You Don't Need a Fancy Ballpark to Be Competitive
The Chicago Cubs are going to do some major renovations to Wrigley Field. The team's going to spend millions of dollars on attorneys to do so, because the renovations will affect the ability of the owners of the buildings across the street from Wrigley to sell access to rooftop seats. This cost is worth it to the Cubs because, they say, they need the money from playing in a modern, renovated ballpark to stay competitive.
Photo by Ron Cogswell The Cubs join the large group of people who think George Will's an idiot
I frankly don't care what happens with this lawsuit. I kind of think the rooftop owners are douchebags. Then again, Wrigley's an old ballpark and just because it's an old ballpark doesn't mean it's a landmark that must never be changed.
What bugs me about the deal is the notion that the Cubs need the money to be competitive. The whole thing is triggered around the idea that unless the team is playing in a renovated, money-generating palace that gives the players a better locker room, then the Cubs can't be expected to win to baseball games. Since when have the Cubs ever really worried about fielding a competitive product? And since when is a stadium with all of the modern conveniences a prime necessity for a team to win?
It's not just the Cubs advancing this argument. It's one of the stated reasons the Braves are attempting to flee downtown Atlanta for the suburban enclave of Cobb County. It's why every team in every professional sport seeks brand new taxpayer-funded stadiums -- the need to be competitive.
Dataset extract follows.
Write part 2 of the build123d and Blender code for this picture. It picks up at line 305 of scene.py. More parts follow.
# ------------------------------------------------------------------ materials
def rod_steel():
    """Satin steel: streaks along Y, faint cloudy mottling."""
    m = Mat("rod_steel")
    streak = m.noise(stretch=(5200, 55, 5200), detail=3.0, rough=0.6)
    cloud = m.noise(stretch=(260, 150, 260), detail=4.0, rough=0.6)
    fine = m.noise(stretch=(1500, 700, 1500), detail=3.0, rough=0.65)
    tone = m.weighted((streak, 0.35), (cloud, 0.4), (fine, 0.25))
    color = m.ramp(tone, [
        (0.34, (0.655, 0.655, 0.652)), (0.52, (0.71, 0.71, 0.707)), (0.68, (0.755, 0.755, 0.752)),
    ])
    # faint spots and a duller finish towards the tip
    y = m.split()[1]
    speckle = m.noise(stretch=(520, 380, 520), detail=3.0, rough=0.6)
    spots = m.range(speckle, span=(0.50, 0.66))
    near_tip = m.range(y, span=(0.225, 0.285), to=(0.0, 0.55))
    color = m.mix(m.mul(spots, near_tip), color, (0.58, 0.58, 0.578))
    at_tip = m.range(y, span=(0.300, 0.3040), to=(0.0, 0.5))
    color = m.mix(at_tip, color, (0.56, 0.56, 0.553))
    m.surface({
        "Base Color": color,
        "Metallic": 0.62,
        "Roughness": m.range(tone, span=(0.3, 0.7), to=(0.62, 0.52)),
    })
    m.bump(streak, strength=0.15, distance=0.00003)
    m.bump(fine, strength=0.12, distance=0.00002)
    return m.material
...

It's a lie. The sports media needs to stop feeding that lie. A new stadium is not needed to field a competitive product. High payrolls, and the items needed to afford high payrolls -- taxpayer funded stadiums, PSLs, higher ticket prices, huge media rights deals with regional sports networks -- are not the prime component to fielding competitive teams. Smart people, talented people, that's the prime ingredient.
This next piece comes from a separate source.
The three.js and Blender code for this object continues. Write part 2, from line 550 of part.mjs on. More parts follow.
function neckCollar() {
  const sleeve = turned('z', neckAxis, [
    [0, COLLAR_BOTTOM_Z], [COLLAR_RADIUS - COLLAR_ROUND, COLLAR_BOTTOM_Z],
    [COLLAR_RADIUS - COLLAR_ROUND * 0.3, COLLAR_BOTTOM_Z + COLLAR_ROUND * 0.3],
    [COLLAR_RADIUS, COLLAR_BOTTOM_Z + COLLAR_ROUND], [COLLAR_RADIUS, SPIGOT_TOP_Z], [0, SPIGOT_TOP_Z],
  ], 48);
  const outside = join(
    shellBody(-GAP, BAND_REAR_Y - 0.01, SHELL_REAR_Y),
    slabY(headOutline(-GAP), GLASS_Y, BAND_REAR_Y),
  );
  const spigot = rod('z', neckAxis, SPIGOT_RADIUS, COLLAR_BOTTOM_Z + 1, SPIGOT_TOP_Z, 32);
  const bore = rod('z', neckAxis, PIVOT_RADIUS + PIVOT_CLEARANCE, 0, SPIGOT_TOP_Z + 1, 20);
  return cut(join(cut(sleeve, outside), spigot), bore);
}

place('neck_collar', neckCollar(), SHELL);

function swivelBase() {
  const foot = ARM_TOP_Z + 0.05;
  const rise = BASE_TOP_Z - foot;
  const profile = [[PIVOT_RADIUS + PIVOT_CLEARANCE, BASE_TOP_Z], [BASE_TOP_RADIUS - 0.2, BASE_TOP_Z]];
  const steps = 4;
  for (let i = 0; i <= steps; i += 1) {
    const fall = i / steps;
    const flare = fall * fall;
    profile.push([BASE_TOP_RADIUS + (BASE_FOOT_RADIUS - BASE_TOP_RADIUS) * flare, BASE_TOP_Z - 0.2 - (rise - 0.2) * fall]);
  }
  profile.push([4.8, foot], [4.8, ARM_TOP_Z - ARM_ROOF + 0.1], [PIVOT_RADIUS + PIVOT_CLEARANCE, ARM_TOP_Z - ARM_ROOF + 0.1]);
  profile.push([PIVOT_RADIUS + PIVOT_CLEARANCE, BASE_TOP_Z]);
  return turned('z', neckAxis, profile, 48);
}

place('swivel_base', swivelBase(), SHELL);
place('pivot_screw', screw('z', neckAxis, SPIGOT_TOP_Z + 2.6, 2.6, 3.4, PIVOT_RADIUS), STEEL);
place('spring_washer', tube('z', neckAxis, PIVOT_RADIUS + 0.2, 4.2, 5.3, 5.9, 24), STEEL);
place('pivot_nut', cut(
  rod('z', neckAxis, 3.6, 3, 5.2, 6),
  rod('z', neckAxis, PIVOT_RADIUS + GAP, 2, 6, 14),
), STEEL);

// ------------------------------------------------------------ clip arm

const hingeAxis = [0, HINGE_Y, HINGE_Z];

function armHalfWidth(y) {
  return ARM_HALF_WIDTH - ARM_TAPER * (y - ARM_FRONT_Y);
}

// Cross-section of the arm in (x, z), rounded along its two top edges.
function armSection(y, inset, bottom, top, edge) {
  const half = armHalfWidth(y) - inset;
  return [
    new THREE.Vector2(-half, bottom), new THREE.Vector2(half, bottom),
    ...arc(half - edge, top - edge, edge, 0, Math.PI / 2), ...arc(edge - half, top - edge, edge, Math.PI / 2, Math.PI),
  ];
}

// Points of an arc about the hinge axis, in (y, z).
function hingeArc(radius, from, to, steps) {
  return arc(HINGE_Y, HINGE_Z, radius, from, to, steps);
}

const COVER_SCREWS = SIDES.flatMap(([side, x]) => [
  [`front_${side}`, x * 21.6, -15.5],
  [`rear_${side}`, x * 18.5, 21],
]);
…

The Oakland A's ballpark is such crap that the locker rooms literally fill-up with sewage when there's a heavy rain in Oakland. The team's been attempting to move down the road to San Jose for about five years, but MLB won't allow it. The stadium is old and dank. Yet the A's have still found a way to be competitive for the better part of this decade despite low payrolls, lousy attendance, an awful stadium, and low revenues.
The Tampa Bay Rays play in an awful stadium that's hard to get to. It's a dump with an ironclad lease from which the Rays can't escape. The Rays also play in the same division as the free-spending New York Yankees and Boston Red Sox. The Rays have low attendance, low revenue numbers, and a low payroll. Yet the Rays, too, field a competitive product.